116 It is first necessary to consider the role of environmental impact assessment in relation to the implementation of ESD principles under the EP&A Act, including Pt 3A. There is extensive literature and case law on the general topic of environmental impact assessment and ESD principles, both national and international, which I would have explored had there not been time constraints in delivering this judgment. More assistance from the Applicant in his case would have been desirable as I consider the case was very "bare bones" as presented. In Bentley v BGP Properties Preston J refers to the important role environmental impact assessment and approval has as a key means of achieving environmentally sustainable development. His Honour stated at [67] - [70]:
Requiring prior environmental impact assessment and approval is a key means of achieving ecologically sustainable development. It facilitates achievement of the principle of integration ("ecologically sustainable development requires the effective integration of economic and environmental considerations in decision-making processes": s 6(2) of Protection of the Environment Administration Act adopted by s 5(1) of NPW Act. See also Principle 4 of Rio Declaration on Environment and Development 1992 Int). If environmental considerations are to be an integral part of decision-making processes, it is necessary to assess the environmental impacts and risks associated with proposed activities. Environmental impact assessment is widely applied to predict the impacts of proposed activities on the environment.
Prior environmental impact assessment and approval are important components in a precautionary approach. The precautionary principle is intended to promote actions that avoid serious or irreversible damage in advance of scientific certainty of such damage. Environmental impact assessment can help implement the precautionary principle in a number of ways including:
(a) enabling an assessment of whether there are threats of damage to threatened species, populations or ecological communities;
(b) enabling an evaluation of the conclusiveness or certainty of the scientific evidence in relation to the threatened species, populations or ecological communities or the effect of proposed development on them;
(c) enabling informed decisions to be made to avoid or mitigate, wherever practicable, serious or irreversible damage to the threatened species, populations or ecological communities and their habitats; and
(d) shifting the burden of proof (evidentiary presumption) to persons responsible for potentially harmful activity to demonstrate that their actions will not cause environmental harm: Conservation Council of SA Inc v Development Assessment Commission [1999] SAERDC 86 at [24] and [25] upheld in Tuna Boat Owners Assn of SA Inc v Development Assessment Commission (2000) 77 SASR 369, 110 LGERA 1 at [27]-[30]. See generally on the issue of the precautionary principle in environmental impact assessment, G Tucker and J Treweek, "The Precautionary Principle in Impact Assessment: An International Review" in R Cooney and B Dickson (eds) Biodiversity and the Precautionary Principle, Risk and Uncertainty in Conservation and Sustainable Use (Earthscan, 2005) pp 73-93.

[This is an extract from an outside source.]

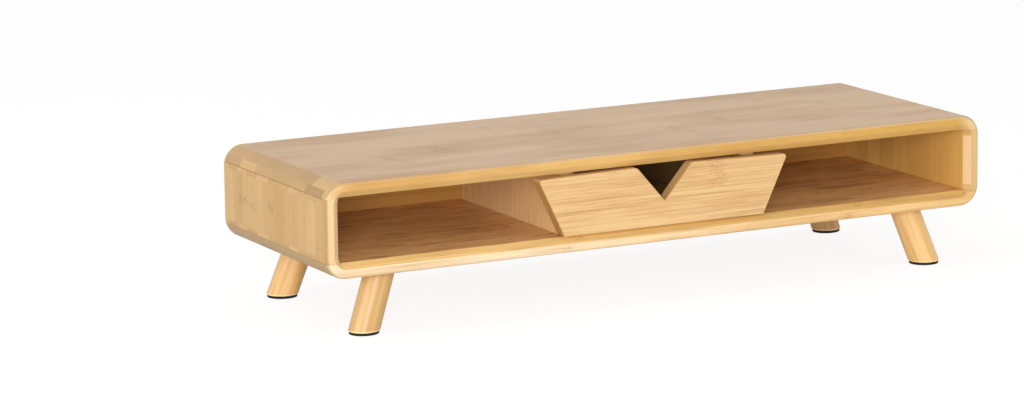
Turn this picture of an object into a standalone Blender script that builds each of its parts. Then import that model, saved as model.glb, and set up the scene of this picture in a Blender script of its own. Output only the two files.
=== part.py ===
"""Bamboo monitor stand with one drawer: a rounded case of boards on four splayed legs.

Metres, +Z up. The origin is on the floor under the middle of the stand, +X runs along its length
to the right and the open front faces -Y.
"""

import math

import bmesh
import bpy
from mathutils import Matrix, Vector

# Case
CASE_WIDTH = 0.620
CASE_DEPTH = 0.205
CASE_HEIGHT = 0.079
FLOOR_CLEARANCE = 0.051
BOARD_THICKNESS = 0.013
CORNER_RADIUS = 0.0175
EDGE_ROUND = 0.0028
RIM_CHAMFER = 0.0054
RIM_CORNER_RADIUS = 0.003

# Joints between the boards
JOINT_GAP = 0.0003
TONGUE_THICKNESS_share = 1 / 3
TONGUE_HEIGHT_share = 0.35
TONGUE_INSET_share = 1 / 8
TONGUE_STOP = 0.014
HOUSING_DEPTH = 0.003

# Back panel, held in a groove that runs round the case
BACK_PANEL_THICKNESS = 0.006
BACK_PANEL_INSET = 0.004
PANEL_GROOVE_DEPTH = 0.005

# Dividers beside the drawer
DRAWER_BAY_WIDTH = 0.160
DIVIDER_THICKNESS = 0.012
DIVIDER_SETBACK = 0.0005

# Drawer front
FRONT_THICKNESS = 0.012
FRONT_RECESS = 0.0005
FRONT_TOP_GAP = 0.0014
FRONT_TOP_FALL = 0.0017
FRONT_BOTTOM_GAP = 0.0005
FRONT_OVERLAP = 0.003
FRONT_FLARE = 0.0235
FRONT_CORNER_RADIUS = 0.0025
FRONT_EASED_EDGE = 0.0010
PULL_WIDTH = 0.052
PULL_ROOT_RISE = 0.0123
PULL_SHOULDER_RADIUS = 0.005
PULL_ROOT_RADIUS = 0.0010

# Drawer box
DRAWER_WALL = 0.010
DRAWER_HEADROOM = 0.0107
DRAWER_SIDE_CLEARANCE = 0.001
DRAWER_REAR_CLEARANCE = 0.005
DRAWER_EASED_EDGE = 0.0008
DRAWER_PANEL_THICKNESS = 0.004
DRAWER_PANEL_RISE = 0.005
DRAWER_GROOVE_DEPTH = 0.004
BACK_FINGER_COUNT = 2
DOWEL_DIAMETER = 0.006
DOWEL_IN_FRONT = 0.008
DOWEL_IN_SIDE = 0.014
DOWEL_CHAMFER = 0.0006
DOWEL_HEIGHT_shares = (0.21, 0.72)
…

The requirement for prior environmental impact assessment and approval enables the present generation to meet its obligation of intergenerational equity by ensuring the health, diversity and productivity of the environment is maintained and enhanced for the benefit of future generations.
Finally, prior environmental impact and assessment and approval can facilitate the internalisation of external environmental costs by including environmental factors in the valuation and costs of assets and services (such as in the price of allotments created by subdivision and development), by implementing the user pays or polluter pays principle (those who cause harm to the environment should bear the cost of containment, avoidance or abatement) and by ensuring that users of goods and services should pay prices used on the full life cycle costs of providing goods and services including the use of natural resources and assets (such as the full life cycle costs of maintaining reserved, existing habitat and of establishing and maintaining compensatory habitat of threatened species, populations and ecological communities).

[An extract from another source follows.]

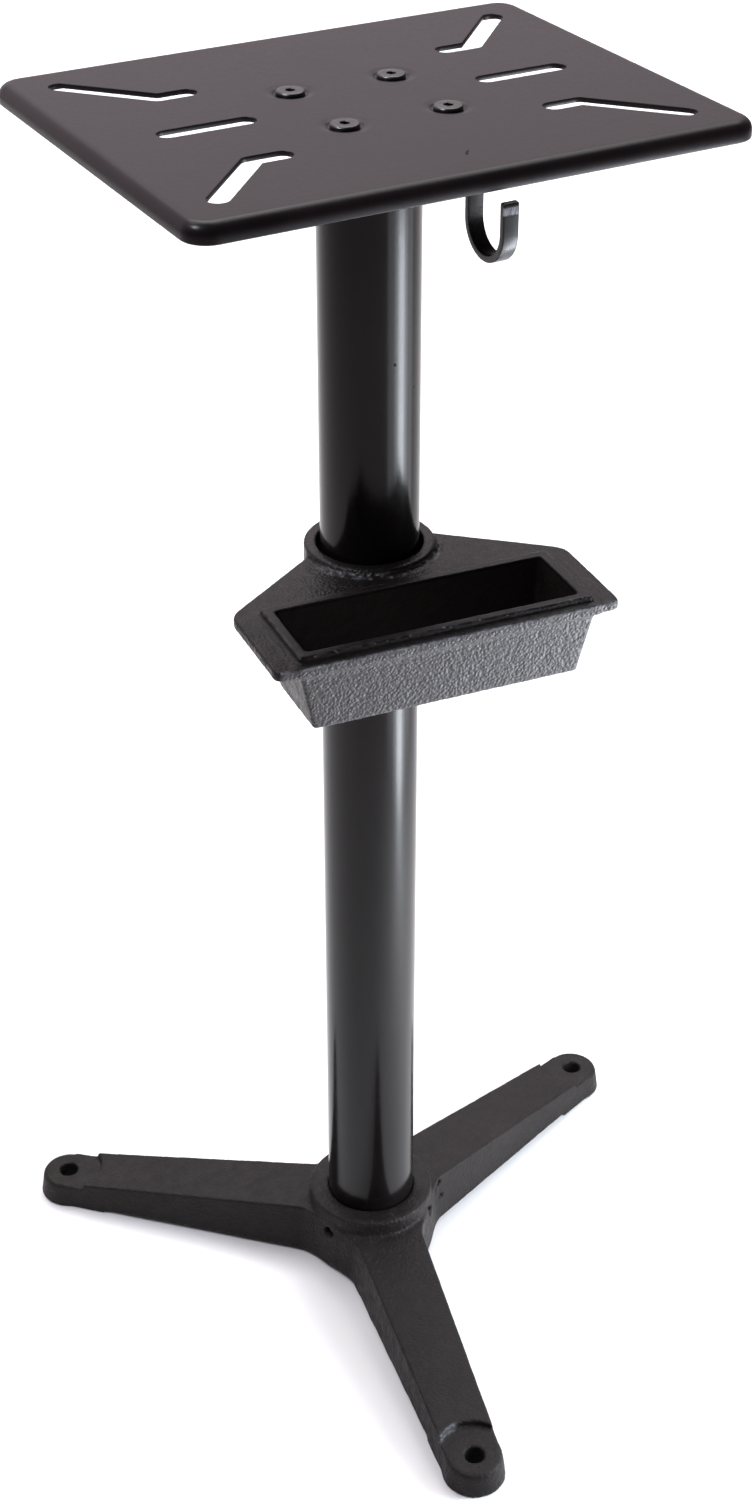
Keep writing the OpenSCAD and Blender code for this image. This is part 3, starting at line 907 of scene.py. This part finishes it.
def build_hook():
    s = Shell()
    w = HOOK_HI[0] - HOOK_LO[0]
    t = STRAP_T
    cx = middle("hook_strap")[0]
    back_y, front_y = HOOK_HI[1] - t / 2, HOOK_LO[1] + t / 2
    r = (back_y - front_y) / 2
    mid_y = (back_y + front_y) / 2
    mid_z = HOOK_LO[2] + r + t / 2
    path = [(back_y, z, 0.0) for z in np.linspace(HOOK_HI[2], mid_z, 6)[:-1]]
    for a in np.linspace(0, math.pi, 33):
        path.append((mid_y + r * math.cos(a), mid_z - r * math.sin(a), a))
    path += [(front_y, z, math.pi) for z in np.linspace(mid_z, HOOK_TIP_Z - 2.0, 6)[1:]]

    def section(y, z, ang, inset=0.0):
        """The bar's cross-section; py runs across its thickness, away from the bend's centre."""
        edge = HOOK_EDGE if inset < 0.6 else 0.3
        return [(cx + px, y + py * math.cos(ang), z - py * math.sin(ang))
                for px, py, _ in rounded_rect_loop(w / 2 - inset, t / 2 - inset, edge, 0, seg=4)]

    loops = [section(y, z, a) for y, z, a in path]
    for down, inset in ((0.9, 0.05), (0.45, 0.2), (0.15, 0.5), (0.0, 0.95)):
        loops.append(section(front_y, HOOK_TIP_Z - down, math.pi, inset))
    ids = s.loft(loops)
    s.disc(ids[0])
    s.disc(ids[-1], flip=True)
    mesh_object("hook_strap_bent_bar", s.v, s.f, "column", ["hook_strap"],
                MAT_HOOK, sharp=45)


# ---- base casting
LEG_ANGLES = [math.radians(a) for a in (-90, 30, 150)]
LEG_LIFT = 3.0         # gap between the legs and the floor, pads apart
LEG_HALF_W = 19.6      # half width of a leg at its floor hole
LEG_TAPER = math.tan(math.radians(2.4))
LEG_DRAFT = math.tan(math.radians(6))
LEG_TOP = 44.6         # height of the legs' top faces, carried on to the axis
LEG_FALL = 0.11        # fall of the top faces per mm outward
LEG_WALL = 6.0
LIFT_END = 194.5       # where the underside comes down to the floor at the pads
CAVITY_TOP = 38.6
CAVITY_START, CAVITY_END = 20.0, 191.5
CORE_R = 41.0          # solid round the column's socket
PAD_R, PAD_TOP, PAD_DRAFT = 20.8, 17.4, 2.4
SPOT_R = 24.5          # spot face cut into a leg above its pad
WEB_R, WEB_FLAT = 48.0, 45.0
HUB_R = 43.5
HUB_TOP = BASE_HI[2]
BORE_R = TUBE_R + 0.05
EYE_R = 24.0           # hole through the ledge that the column stands on
SET_HOLE_R = 4.05
SET_HOLE_FROM = 26.0   # the set screws' holes start inside the bore
SCREW_Z = middle("base_set_screw_1")[2]
BASE_GRID = 1.33
base_grain = Noise(11)
# blow holes beside the hub, towards leg 2: heading, reach from the axis, height, radius
PITS = [(math.radians(2.6), 52.7, 34.7, 2.6), (math.radians(-3.4), 48.7, 32.6, 3.0),
        (math.radians(2.3), 54.3, 21.7, 2.5), (math.radians(-37.1), 44.6, 40.0, 2.3),
        (math.radians(-33.0), 44.4, 38.4, 2.0)]


def along(x, y, a):
    """Distances along and across a heading a in the floor plane."""
    return x * math.cos(a) + y * math.sin(a), -x * math.sin(a) + y * math.cos(a)


def leg_fields(x, y, z, a):
    """One leg's sides, hollow, pad, spot face, floor hole and the flat of the web behind it.

    Factors just under 1 make a leaning face's field measure true distance.
    """
    s, t = along(x, y, a)
    t = np.abs(t)
    side = (t - (LEG_HALF_W + (FOOT_R - s) * LEG_TAPER) + (z - LEG_LIFT) * LEG_DRAFT) * 0.993
    side = np.maximum(side, s - FOOT_R)
    leg = np.maximum(side, -s)
    flat = -s - (WEB_FLAT - (z - LEG_LIFT) * LEG_TAPER)
    q = np.hypot(s - FOOT_R, t)
    pad = smax((q - (PAD_R - PAD_DRAFT * z / PAD_TOP)) * 0.99, z - PAD_TOP, 3.6)
    spot = np.maximum(q - SPOT_R, PAD_TOP - z)
    hollow = smax((z - (CAVITY_TOP - LEG_FALL * s)), side + LEG_WALL, 5.0)
    hollow = smax(hollow, s - (CAVITY_END - 0.06 * z), 4.0)
    hollow = np.maximum(hollow, CAVITY_START - s)
    return leg, hollow, pad, spot, q - FOOT_HOLE_R, flat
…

117 Bentley concerned a criminal prosecution for the clearing of threatened species. One of the statutory defences was that a development consent has been issued under the EP&A Act which requires environmental assessment, hence Preston J's obiter remarks on the importance of environmental assessment processes, particularly as they relate to ESD. While they are broad statements of principle concerning environmental impact assessment in relation to ESD, and are not directed to any particular part of the EP&A Act, they serve to underscore the significance of environmental assessment under all the relevant parts of the EP&A Act, including Pt 3A. That significance is confirmed by the second reading speech in Parliament when Pt 3A was being introduced, as referred to elsewhere in the judgment.